Cook’s men would go on to take the League Two title ahead of their rivals on goal difference.
‘It started with the managers and went from there, transferring to the pitch to become really niggly between a couple of players from each side. To eventually lose to them in the semi-finals, and in the manner it arrived, was heartbreaking.
‘Derek Adams was a bit of an idiot, to be fair, he kept mentioning wages and budgets in the press whenever they played us and there was no need for it.
‘He eventually turned on his own fans and local media before being sacked in April 2019 and, while he seems a good manager, I don’t think he has great social skills.
‘The managers didn’t like each other, while the tackles were always a bit tasty and in April 2016 I was smashed by Peter Hartley in a 2-1 defeat at Fratton Park, leaving me seeing stars.
‘I went to turn on the halfway line and he cracked me with an elbow, one of life’s tricks with centre-halves, and I came off with concussion.’

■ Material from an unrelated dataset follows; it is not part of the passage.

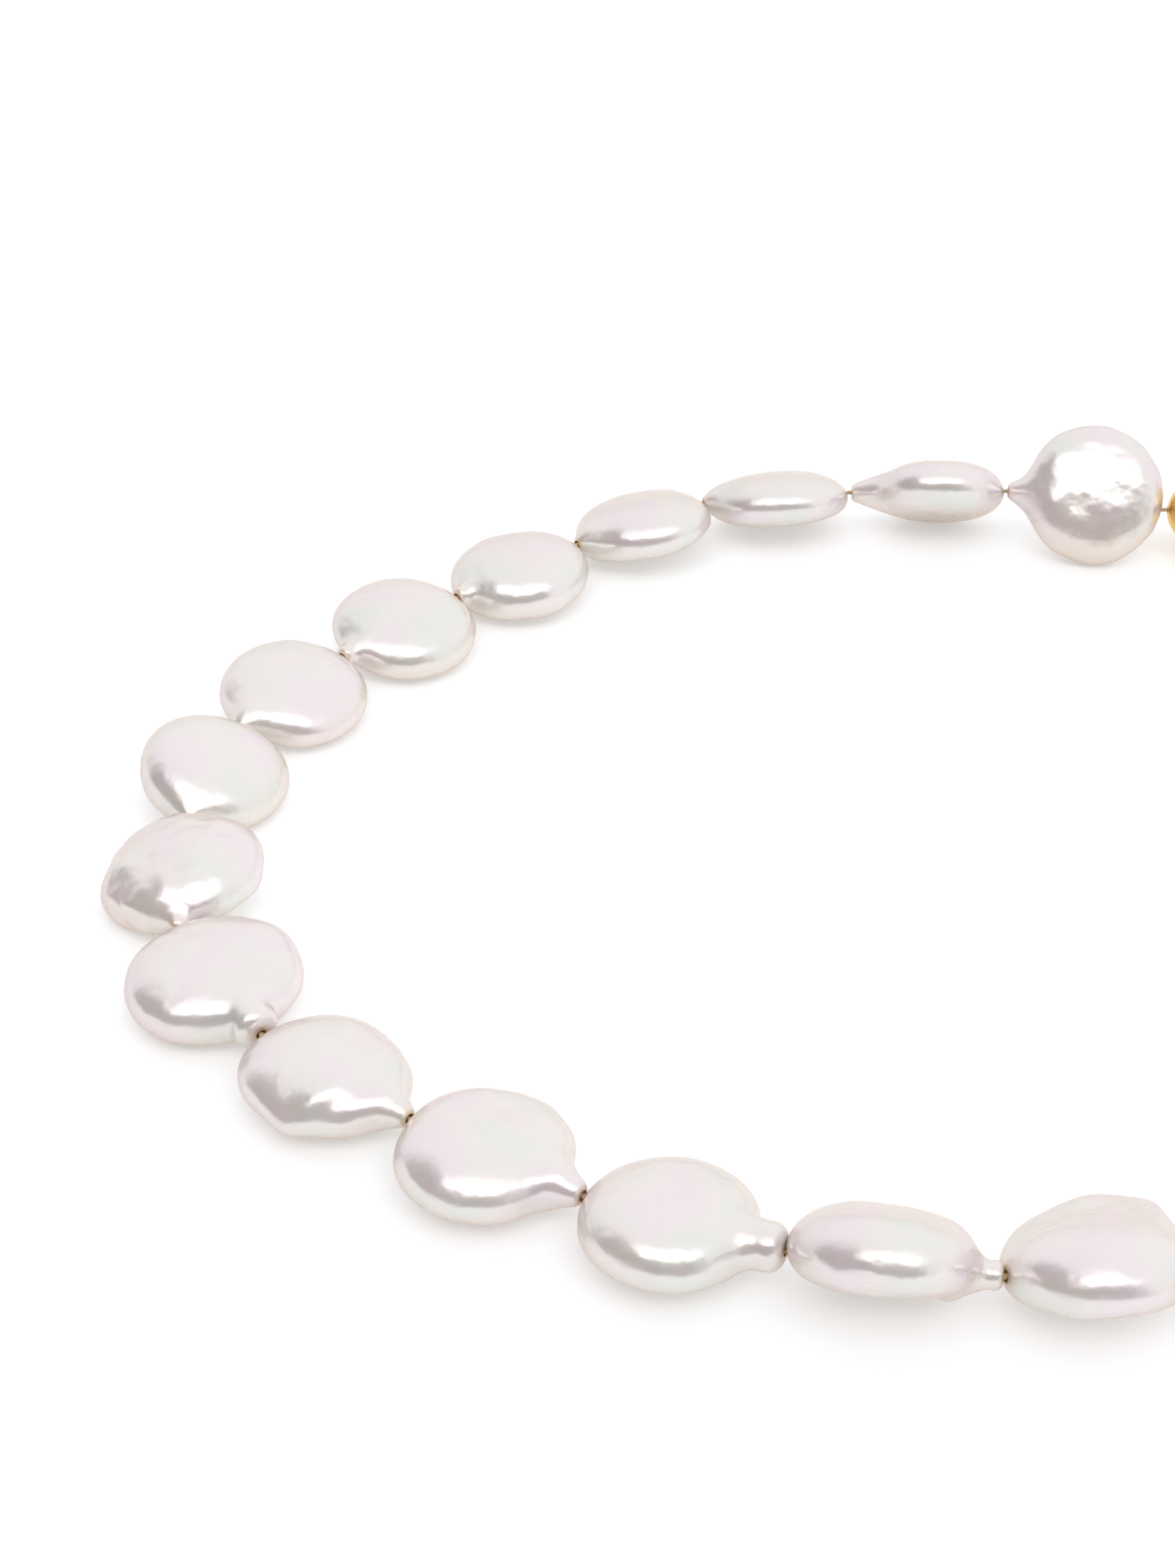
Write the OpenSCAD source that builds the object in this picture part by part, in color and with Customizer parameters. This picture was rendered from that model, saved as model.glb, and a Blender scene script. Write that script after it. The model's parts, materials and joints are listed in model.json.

Despite Cook’s departure for Wigan in May 2017, the rivalry with Plymouth was retained in League One, primarily through the antagonistic presence of Adams.
The maiden encounter with Kenny Jackett’s Pompey resulted in a 1-0 Fratton Park win in November 2017.
The Pilgrims registered one shot on target, 10 fewer goal attempts overall, inferior possession stats and trailed since Kal Naismith’s 25th-minute opener.
Regardless, Adams commented afterwards: ‘There was no way that Portsmouth were better than us. Not a hope in this world. It was 0-0 written all over the game.’
In April 2019, Adams was sacked with Plymouth languishing in 21st and plummeting back towards League Two.
His final match in charge was a 5-1 loss to Accrington, after which he refused to speak to the press.
Since then Ryan Lowe, who struck up a lasting friendship with Pompey chief executive Mark Catlin during Bury days, has returned the Pilgrims to League One.
Rivalry has resumed, with both clubs meeting at Home Park on Monday. Although, in truth, it will never match those previous hostilities which kept us captivated.